What I came back to was this: the one capability that cuts through all the noise is critical thinking.

Why Critical Thinking Matters

Anyone who has worked closely with me knows how often I emphasise its necessity — and how frustrated I am by its scarcity, especially in client managers and salespeople. Ironically, in roles where it should be a vital skill.

Critical thinking in sales means digging beneath the stated ask. It’s about slowing down, truly listening, and interpreting both what is said and unsaid:

  • What are the explicit business goals, and what’s left unspoken?

  • Who is the real stakeholder, and what’s actually driving the request or RFP?

  • What personal motivations are at play — building visibility, enhancing internal standing, or even simply trying to stay off a redundancy list?

When salespeople rush to say “yes, we can do that,” they often miss the real problem, the hidden motivations, and the broader context. The result? Proposals that don’t resonate, deals that wobble, and relationships that remain transactional rather than strategic.
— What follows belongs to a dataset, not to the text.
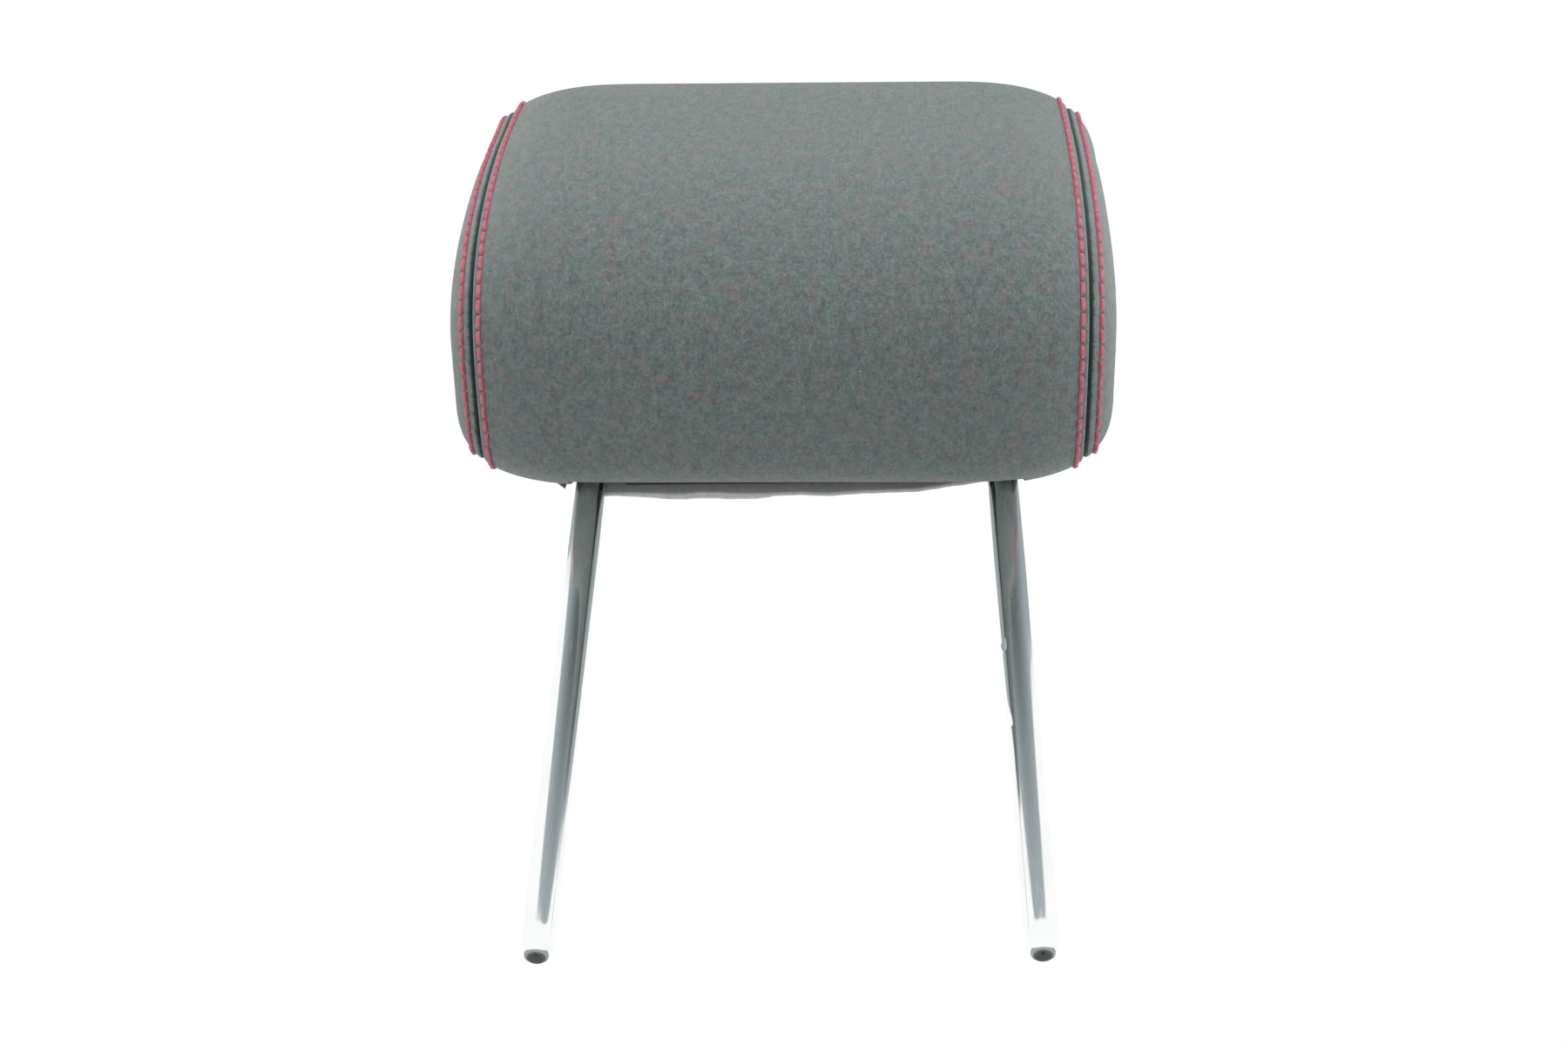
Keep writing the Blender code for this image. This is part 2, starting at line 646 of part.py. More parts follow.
def make_bosses(facing, depth, finish):
    """Screw bosses, standing on the tray's floor and reaching the split."""
    split = facing * RIGID_GAP / 2.0
    foot = facing * (depth - CORE_WALL + RIB_ROOT)
    bosses = []
    for number, (across, up) in enumerate(SCREW_PLACES):
        low, high = sorted((-split, -foot))
        stations = ((low, BOSS_RADIUS), (high, BOSS_RADIUS))
        base = (across, 0.0, POST_EXPOSED + up)
        bosses.append(turned(f"boss_{number}", stations, base, finish, BOSS_SIDES))
    return bosses


def make_tube_cutter(finish):
    """The room that the hoop needs in the core, from below its bottom wall."""
    path = hoop_path(POST_EXPOSED)
    rings = tube_rings(path, np.full(len(path), CHANNEL_RADIUS), TUBE_SIDES)
    return solid("tube_cutter", *skin(rings, caps=True), finish)


def bore_for_screws(tray, rear, finish):
    """Pilot holes in the front half, and clearance holes with seats for the heads in the rear half."""
    flats = math.cos(math.pi / SCREW_SIDES)
    hole = (SCREW_RADIUS + RIGID_GAP) / flats
    seat = (SCREW_HEAD_RADIUS + RIGID_GAP) / flats
    for number, (across, up) in enumerate(SCREW_PLACES):
        foot = (across, CORE_BACK, POST_EXPOSED + up)
        tip = -SCREW_SEAT_DEPTH - SCREW_LENGTH - RIGID_GAP
        stations = [(tip, hole), (-SCREW_SEAT_DEPTH, hole)]
        if rear:
            stations += [(-SCREW_SEAT_DEPTH, seat), (CORE_WALL, seat)]
        combine(tray, turned(f"bore_{number}", stations, foot, finish, SCREW_SIDES), "DIFFERENCE", 30.0)


def make_screws(finish):
    """Pan-head screws, seated in the rear half of the core."""
    under_head = -SCREW_SEAT_DEPTH + RIGID_GAP
    stations = (
        (under_head - SCREW_LENGTH, SCREW_TIP_RADIUS),
        (under_head - SCREW_LENGTH + SCREW_RADIUS, SCREW_RADIUS),
        (under_head, SCREW_RADIUS),
        (under_head, SCREW_HEAD_RADIUS),
        (under_head + SCREW_HEAD_HEIGHT / 2.0, SCREW_HEAD_RADIUS),
        (under_head + SCREW_HEAD_HEIGHT, SCREW_CROWN_RADIUS),
    )
    for number, (across, up) in enumerate(SCREW_PLACES, start=1):
        foot = (across, CORE_BACK, POST_EXPOSED + up)
        turned(f"core_screw_{number}", stations, foot, finish, SCREW_SIDES)


def main():
    """Build every piece."""
    clear_scene()
    chrome = material("chrome", (0.62, 0.64, 0.66), 0.12, 1.0)
    steel = material("zinc_steel", (0.50, 0.50, 0.48), 0.40, 1.0)
    plastic = material("core_plastic", (0.03, 0.03, 0.03), 0.55)
    strip_plastic = material("strip_plastic", (0.05, 0.05, 0.05), 0.50)
    foam = material("foam", (0.70, 0.66, 0.50), 0.95)
    cloth = material("grey_cloth", (0.17, 0.18, 0.175), 0.90)
    thread = material("red_thread", (0.45, 0.03, 0.05), 0.60)

    make_hoop(chrome)
    front = make_tray("core_front_shell", 1.0, CORE_FRONT, plastic)
    rear = make_tray("core_rear_shell", -1.0, CORE_BACK, plastic)
    bore_for_screws(front, False, plastic)
    bore_for_screws(rear, True, plastic)
    make_screws(steel)
    make_foam(foam)
    make_centre_panel(cloth)
    make_side_panel("cover_left_panel", -1.0, cloth)
    make_side_panel("cover_right_panel", 1.0, cloth)
    make_hook_strips(strip_plastic)
    make_hems(cloth)
    for side, word in ((-1.0, "left"), (1.0, "right")):
        make_stitch_row(f"stitch_{word}_inner", side, INNER_ROW_ACROSS, thread)
        make_stitch_row(f"stitch_{word}_outer", side, OUTER_ROW_ACROSS, thread)


main()
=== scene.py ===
"""Car headrest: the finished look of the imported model.

The pad's cover is drawn again as three padded panels of knitted cloth with turned-in, topstitched seams,
the hoop as a smooth chromed tube, and the closing strip under the pad as folded cloth. The pad is a
profile of (forward, up) points carried across the width, and each side's shoulder insets that profile.
"""

import math

import bpy
import numpy as np
from bpy.props import FloatProperty, FloatVectorProperty, IntProperty, PointerProperty
from mathutils import Matrix, Vector


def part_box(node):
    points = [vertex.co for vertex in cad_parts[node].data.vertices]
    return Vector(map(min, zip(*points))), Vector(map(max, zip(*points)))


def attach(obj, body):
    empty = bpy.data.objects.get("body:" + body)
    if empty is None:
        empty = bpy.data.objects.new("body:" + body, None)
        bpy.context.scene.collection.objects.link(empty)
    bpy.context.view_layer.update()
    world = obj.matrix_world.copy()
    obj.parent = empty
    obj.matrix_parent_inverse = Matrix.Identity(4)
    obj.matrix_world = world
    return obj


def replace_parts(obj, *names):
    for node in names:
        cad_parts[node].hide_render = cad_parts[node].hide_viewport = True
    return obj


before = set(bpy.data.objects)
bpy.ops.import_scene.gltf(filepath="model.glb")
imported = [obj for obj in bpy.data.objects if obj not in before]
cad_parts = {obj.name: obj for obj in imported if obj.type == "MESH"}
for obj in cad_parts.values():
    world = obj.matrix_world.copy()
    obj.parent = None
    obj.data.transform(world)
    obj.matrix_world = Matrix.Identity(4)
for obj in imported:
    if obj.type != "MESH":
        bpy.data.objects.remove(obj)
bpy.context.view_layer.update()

bl_info = {
    "name": "Car headrest",
    "version": (1, 0, 0),
    "blender": (4, 5, 0),
    "location": "View3D > Sidebar > Headrest",
    "description": "Builds the finished look of a car headrest on its packed solids",
    "category": "Object",
}

# Pad form, as in the part's source, in metres: profile points are (forward, up) from the posts' entry
POST_EXPOSED = 0.237
PROFILE = (
    (0.008, -0.007),
    (0.036, -0.0075),
    (0.0755, 0.007),
    (0.099, 0.044),
    (0.101, 0.095),
    (0.093, 0.1395),
    (0.082, 0.176),
    (0.059, 0.193),
    (0.0115, 0.180),
    (-0.022, 0.146),
    (-0.030, 0.097),
    (-0.028, 0.048),
    (-0.011, 0.0165),
)
SPINE_FORWARD = 0.030
SPINE_BOTTOM = 0.062
SPINE_TOP = 0.128
PAD_OFFSET = -0.0042
SHOULDER_WIDTH = 0.068
SHOULDER_DEPTH = 0.046
SHOULDER_POWER = 2.85
TILT = 0.014
TILT_CENTRE = 0.090
SPLINE_STEPS = 1200
SHORT_STEP = 0.0001

# Slot under the pad for the posts, and the closing strip in it
SLOT_HALF_DEPTH = 0.007
SLOT_HALF_WIDTH = 0.091
SLOT_FLOOR = 0.0128
SLOT_ROUNDING = 0.0012
HEM_TOP = 0.015
HEM_THICKNESS = 0.002
TUCK_THICKNESS = 0.0015
TAB_THICKNESS = 0.0012
FOLD_STEPS = 120
FOLD_ROUND = 13
FOLD_GAP = 0.0003

# Sine waves on the folds, as (height, radians a metre, phase)
FOLD_WAVES = ((0.00010, 310.0, 0.8), (0.00008, 730.0, 0.0))
FOLD_SWAY = (0.0003, 190.0, 2.0)

# Lower edges of the cloth folds in the slot, as (across, height above the posts' entry)
HEM_LOWS = (
    (-0.0785, 0.0000),
    (-0.0064, -0.0010),
    (0.0131, -0.0008),
    (0.0308, -0.0002),
    (0.0486, 0.0011),
    (0.0610, 0.0030),
    (0.0691, 0.0046),
    (0.0760, 0.0070),
)
TUCK_LOWS = (
    (-0.0805, 0.0033),
    (-0.0684, 0.0015),
    (-0.0489, 0.0001),
    (-0.0294, -0.0003),
    (-0.0152, -0.0001),
    (-0.0110, 0.0007),
    (-0.0064, 0.0029),
    (0.0010, 0.0050),
    (0.0110, 0.0085),
    (0.0150, 0.0110),
)
TAB_LOWS = (
    (-0.1005, 0.0100),
    (-0.0953, 0.0049),
    (-0.0943, 0.0100),
)

# Notches in the right post, as heights above the posts' ends
UPPER_NOTCH_BOTTOM = 0.1385
UPPER_NOTCH_TOP = 0.1445
LOWER_NOTCH_LEDGE = 0.100
LOWER_NOTCH_RAMP = 0.0145

# Fineness of the surfaces: numbers of rings and columns, the shares of the profile with fine rings round
# the slot, and the lengths past a seam's lip up to which the columns are fine or coarse
RINGS_A_STITCH = 6
SLOT_RINGS = 90
SLOT_SHARE_START = 0.93
SLOT_SHARE_END = 0.012
SHARE_GAP = 0.0015
CENTRE_FINE = 0.006
CENTRE_COARSE = 0.024
END_FINE = 0.0055
SLOT_END_REACH = 0.004
LEG_RINGS = 60
THREAD_SIDES = 8
CARD_CORNERS = 96
FLOOR_LINES = 41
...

Critical Thinking as a Differentiator

This is where critical thinking becomes a true differentiator. In a market where services, case studies, and credentials blur together, the agency that can uncover the real drivers behind a client’s ask stands apart.

Critical thinking enables you to:

  • Spot the underlying business problem others miss.

  • Align with hidden stakeholder motivations that determine success.

  • Challenge assumptions and reframe the brief in a way that builds trust and authority.

Competitors can copy your services, your pricing, even your positioning. What they cannot copy is the quality of your thinking — in the room, in the moment, in front of a client.

For now at least, neither can AI.

The Bigger Picture

Differentiation in professional services doesn’t come from shiny decks, clever positioning statements, or even the latest IP-based solution. Those things can help — but they are not defensible. They can all be replicated.

The ability to think critically, however, is much harder to imitate. It is also the foundation for everything else: stronger client relationships, better solutions, more resilient teams.

Which is why I believe the sharpest competitive advantage isn’t IP, positioning, or even talent. It’s whether you consistently bring critical thinking to the table: asking better questions, listening harder, understanding before proposing.

Final Thought

In professional services, it’s never about us. It’s always about the client.

And the only way to truly understand the client — not just their words, but their world — is through critical thinking. Build this skill into your teams, and you’ll not only differentiate, you’ll win.